# 240.4(C) Overcurrent Protection



## jar546 (Mar 29, 2011)

For devices rated over 800 Amperes.

Would this section apply to the main disconnect of a 1200A service or is this section specifically for OCPD's that are on the load side of the main disco?

What is your thought?

One of the guys that does plan review for my company wrote this up on a 1200A service and we are getting some resistance from the electrical engineer who designed it.


----------



## Bryan Holland (Mar 29, 2011)

If the 1200A overcurrent device is protecting conductors, then yes, the section would apply.  (The conductors being protected by the 1200A overcurrent device would also have to be rated for 1200A or greater.)

I am not sure that is the actual question you are asking???


----------



## jar546 (Mar 29, 2011)

Bryan, the argument was that 240 does not apply to services.


----------



## jar546 (Mar 29, 2011)

I have yet to find an engineer who takes into consideration 240.4© and Table 320.15(B)(2)(a) for 3 phase services over 800A.

4 sets of 350MCM copper does not cut it for a 1200A service


----------



## raider1 (Mar 29, 2011)

jar546 said:
			
		

> Bryan, the argument was that 240 does not apply to services.


If that is the case then why does 230.90(A) Exception #2 specify that fuses and circuit breakers with a rating or setting that complies with 240.4(B) or © and 240.6 shall be permitted.

That exception permits a 400 amp breaker to protect a 400 amp service that is supplied with 500 kcmil copper conductors.

The general rule for overcurrent protection sizing in 230.90(A) states that the overcurrent protective device have a rating or a setting not higher than the ampacity of the service conductors.

Chris


----------



## chris kennedy (Mar 29, 2011)

jar546 said:
			
		

> Bryan, the argument was that 240 does not apply to services.


Where does it say, "Other than service conductors"? Unless POCO owns the conductors on the line side, IMO 240.4 applies.



> 240.4 Protection of Conductors.Conductors, other than flexible cords, flexible cables, and fixture wires, shall be protected against overcurrent in accordance with their ampacities specified in 310.15, unless otherwise permitted or required in 240.4(A) through (G).





			
				jar546 said:
			
		

> I have yet to find an engineer who takes into consideration 240.4© and Table 320.15(B)(2)(a) for 3 phase services over 800A.

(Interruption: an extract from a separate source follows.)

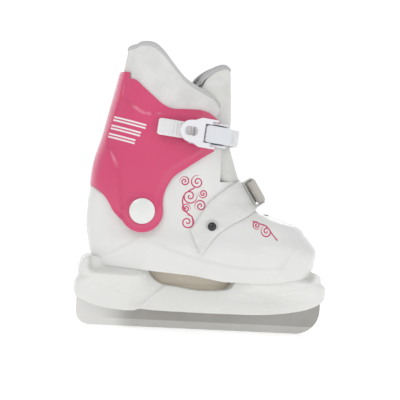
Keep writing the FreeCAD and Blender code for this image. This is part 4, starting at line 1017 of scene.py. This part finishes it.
# ---------------------------------------------------------------- soft pieces
def turn_at_x(form: Form, z: float, x: float, inset: float = 0.0) -> float:
    """Turn of the plan at which a form reaches x at a height."""
    low, high = 0.0, math.pi
    for _ in range(30):
        middle = (low + high) / 2
        if form.point(z, middle, inset).x > x:
            low = middle
        else:
            high = middle
    return (low + high) / 2


@dataclass
class LinerCollar:
    """The padded collar of the liner, open at the front, with its bound edge."""

    wall: float = 6.0
    opening: float = 2.2
    stations: int = 110
    cloth: Knit = field(default_factory=lambda: Knit(srgb(226, 225, 222)))
    tape: Woven = field(default_factory=lambda: Woven(srgb(206, 204, 203), (6.0, 240.0)))

    def rim(self, x: float) -> float:
        """Height of the rim at x."""
        return through(LINER_RIM_X, LINER_RIM_Z, x)

    def turns(self) -> list[float]:
        """The stations' turns, round the back from one side of the opening to the other."""
        start = turn_at_x(LINER, 226, self.opening)
        return steps(start, 2 * math.pi - start, self.stations)

    def bottom(self, x: float) -> float:
        """Height of the collar's lower edge at x, clear of the foot's share of the liner."""
        ray_z = PIVOT[1] + (x - PIVOT[0]) * math.tan(math.radians(54.5))
        return min(max(142.0, ray_z), self.rim(x) - 7.0)

    def section(self, turn: float, ends: float) -> list[Vector]:
        """Loop of the collar's wall at one turn; ends is 0 at the opening and 1 away from it."""
        x = LINER.point(235, turn).x
        top, low = self.rim(x) - 1.5, self.bottom(x)
        loop = []
        puff = 1.7 * ends
        for k in range(15):
            share = k / 14
            z = low + (top - low) * share
            swell = puff * math.sin(math.pi * share) ** 0.7 * ease(205, 232, z)
            loop.append(LINER.point(z, turn, 0.5 - swell))
        for k in range(1, 6):
            lean = math.pi * k / 6
            mid = self.wall / 2
            loop.append(LINER.point(top, turn, mid - (mid - 0.3) * math.cos(lean))
                        + Vector((0, 0, 2.6 * math.sin(lean))))
        for k in range(15):
            share = 1 - k / 14
            z = low + (top - low) * share
            swell = puff * math.sin(math.pi * share) ** 0.7 * ease(190, 225, z)
            loop.append(LINER.point(z, turn, self.wall - 0.4 + swell))
        return loop

    def build(self) -> None:
        """Makes the collar and its edge tape."""
        turns = self.turns()
        count = len(turns)
        rings = [self.section(turn, ease(-1, 9, min(k, count - 1 - k))) for k, turn in enumerate(turns)]
        collar = to_object("liner_collar", skin(rings), 60)
        subdivide(collar)
        place_on(collar, "cuff", ["liner_cuff"], self.cloth.material("liner_knit"))
        bands = []
        for turn in turns:
            x = LINER.point(235, turn).x
            top = self.rim(x)
            middle = self.wall / 2
            loop = []
            for k in range(16):
                lean = -0.5 * math.pi + 2 * math.pi * k / 16
                across, up = math.cos(lean), math.sin(lean)
                loop.append(LINER.point(top - 2.2, turn, middle - (middle + 0.7) * across)
                            + Vector((0, 0, 3.4 * up if up > 0 else 2.8 * up)))
            bands.append(loop)
        tape = to_object("liner_edge_tape", skin(bands), 60)
        lay_map(tape, 16, len(bands))
        subdivide(tape)
        place_on(tape, "cuff", ["liner_binding"], self.tape.material("edge_tape"))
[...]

How would T310.15(B)(2) be a factor unless you have multiple sets of parallel conductors in one raceway?


----------



## jar546 (Mar 29, 2011)

raider1 said:
			
		

> If that is the case then why does 230.90(A) Exception #2 specify that fuses and circuit breakers with a rating or setting that complies with 240.4(B) or © and 240.6 shall be permitted.That exception permits a 400 amp breaker to protect a 400 amp service that is supplied with 500 kcmil copper conductors.
> 
> The general rule for overcurrent protection sizing in 230.90(A) states that the overcurrent protective device have a rating or a setting not higher than the ampacity of the service conductors.
> 
> Chris


EXACTLY what my reply was


----------



## jar546 (Mar 29, 2011)

chris kennedy said:
			
		

> Where does it say, "Other than service conductors"? Unless POCO owns the conductors on the line side, IMO 240.4 applies.How would T310.15(B)(2) be a factor unless you have multiple sets of parallel conductors in one raceway?


3phase with 4 current carrying conductors in each conduit.


----------



## raider1 (Mar 29, 2011)

jar546 said:
			
		

> 3phase with 4 current carrying conductors in each conduit.

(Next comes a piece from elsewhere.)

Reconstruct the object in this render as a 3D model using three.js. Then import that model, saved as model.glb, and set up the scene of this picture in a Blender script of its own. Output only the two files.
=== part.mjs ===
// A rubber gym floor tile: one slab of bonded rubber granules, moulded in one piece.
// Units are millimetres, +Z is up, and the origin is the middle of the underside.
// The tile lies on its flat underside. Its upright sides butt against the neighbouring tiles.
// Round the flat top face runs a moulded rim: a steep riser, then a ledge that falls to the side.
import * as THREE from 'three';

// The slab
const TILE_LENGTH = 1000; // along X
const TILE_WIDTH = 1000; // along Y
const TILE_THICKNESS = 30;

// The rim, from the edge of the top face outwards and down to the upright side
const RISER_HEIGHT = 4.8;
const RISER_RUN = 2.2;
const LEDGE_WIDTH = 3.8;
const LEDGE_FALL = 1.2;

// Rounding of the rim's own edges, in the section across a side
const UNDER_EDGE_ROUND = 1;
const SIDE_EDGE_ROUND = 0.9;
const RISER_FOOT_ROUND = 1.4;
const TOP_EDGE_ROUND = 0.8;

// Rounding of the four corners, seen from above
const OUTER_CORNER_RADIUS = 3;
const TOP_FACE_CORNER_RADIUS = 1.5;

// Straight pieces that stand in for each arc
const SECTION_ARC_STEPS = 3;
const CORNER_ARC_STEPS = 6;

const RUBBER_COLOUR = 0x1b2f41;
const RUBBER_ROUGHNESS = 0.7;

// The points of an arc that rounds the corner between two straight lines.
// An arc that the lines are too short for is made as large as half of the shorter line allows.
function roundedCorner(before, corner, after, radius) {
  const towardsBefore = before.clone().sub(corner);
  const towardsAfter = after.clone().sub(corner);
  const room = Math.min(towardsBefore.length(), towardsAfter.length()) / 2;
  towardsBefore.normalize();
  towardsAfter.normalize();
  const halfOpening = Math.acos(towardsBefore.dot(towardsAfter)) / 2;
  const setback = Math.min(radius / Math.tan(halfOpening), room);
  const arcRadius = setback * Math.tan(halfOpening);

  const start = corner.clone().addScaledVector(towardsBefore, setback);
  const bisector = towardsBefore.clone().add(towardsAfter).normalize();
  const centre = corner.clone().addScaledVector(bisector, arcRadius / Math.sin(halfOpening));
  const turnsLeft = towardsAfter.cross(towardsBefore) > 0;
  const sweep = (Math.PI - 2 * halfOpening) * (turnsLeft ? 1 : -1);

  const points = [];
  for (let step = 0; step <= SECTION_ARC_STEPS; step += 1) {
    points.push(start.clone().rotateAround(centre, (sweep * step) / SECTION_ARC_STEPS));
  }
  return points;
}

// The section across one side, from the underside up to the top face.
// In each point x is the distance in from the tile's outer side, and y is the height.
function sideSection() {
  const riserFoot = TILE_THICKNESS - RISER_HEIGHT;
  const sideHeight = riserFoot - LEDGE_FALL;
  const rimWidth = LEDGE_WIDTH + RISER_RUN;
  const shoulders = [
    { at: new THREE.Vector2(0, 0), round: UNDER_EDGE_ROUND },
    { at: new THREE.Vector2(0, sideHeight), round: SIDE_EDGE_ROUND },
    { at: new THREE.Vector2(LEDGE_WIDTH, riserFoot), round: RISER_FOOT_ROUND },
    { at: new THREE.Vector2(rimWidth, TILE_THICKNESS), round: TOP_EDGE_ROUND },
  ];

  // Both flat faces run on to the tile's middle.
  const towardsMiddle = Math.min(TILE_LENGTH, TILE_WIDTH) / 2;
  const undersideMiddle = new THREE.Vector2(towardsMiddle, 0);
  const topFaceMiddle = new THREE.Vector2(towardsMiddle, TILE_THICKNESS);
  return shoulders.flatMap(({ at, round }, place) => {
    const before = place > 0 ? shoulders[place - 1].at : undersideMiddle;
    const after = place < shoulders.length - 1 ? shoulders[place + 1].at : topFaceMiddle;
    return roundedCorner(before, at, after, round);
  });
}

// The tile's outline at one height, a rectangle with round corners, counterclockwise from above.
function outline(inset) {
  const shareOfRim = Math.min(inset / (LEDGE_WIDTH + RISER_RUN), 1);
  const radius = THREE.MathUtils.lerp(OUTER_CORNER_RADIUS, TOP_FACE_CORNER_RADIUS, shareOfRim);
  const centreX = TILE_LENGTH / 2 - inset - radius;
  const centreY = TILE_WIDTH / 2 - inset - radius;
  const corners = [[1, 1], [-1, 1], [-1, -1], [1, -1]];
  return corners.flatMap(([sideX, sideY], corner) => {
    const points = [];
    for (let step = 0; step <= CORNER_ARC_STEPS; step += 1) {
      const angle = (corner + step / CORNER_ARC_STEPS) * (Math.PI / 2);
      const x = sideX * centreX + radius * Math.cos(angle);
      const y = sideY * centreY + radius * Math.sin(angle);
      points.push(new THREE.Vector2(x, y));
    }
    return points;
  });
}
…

Unless the neutal was carrying a large nonlinear load the neutral of a 4 wire 3 phase service would not be considered a current carrying conductor in accordance with 310.15(B)(2)(a) and 310.15(B)(4)©.

Chris


----------



## chris kennedy (Mar 29, 2011)

jar546 said:
			
		

> 3phase with 4 current carrying conductors in each conduit.


Then T310.15(B)(2) won't apply unless you can prove its a 310.15(B)(4)© install.


----------



## jar546 (Mar 29, 2011)

I'll buy 310.15(B)(4)(a) but not © unless they can prove it.

√((Ia²+Ib²+Ic²)-(Ia*Ib)-(Ib*Ic)-(Ia*Ic))


----------



## raider1 (Mar 30, 2011)

jar546 said:
			
		

> I'll buy 310.15(B)(4)(a) but not © unless they can prove it.√((Ia²+Ib²+Ic²)-(Ia*Ib)-(Ib*Ic)-(Ia*Ic))


The formula that you posted does not take into account harmonics. What you have posted is just the simple formula to find neutral current in a 3 phase circuit.

Without harmonics in the circuit the neutral of a 4 wire 3 phase circuit is not a current carrying conductor for deration purposes.

I would be amazed if I found a 3 phase service where the neutral had a large harmonic load that actually would make the neutral count as a current carrying conductor for derating purposes.

Chris


----------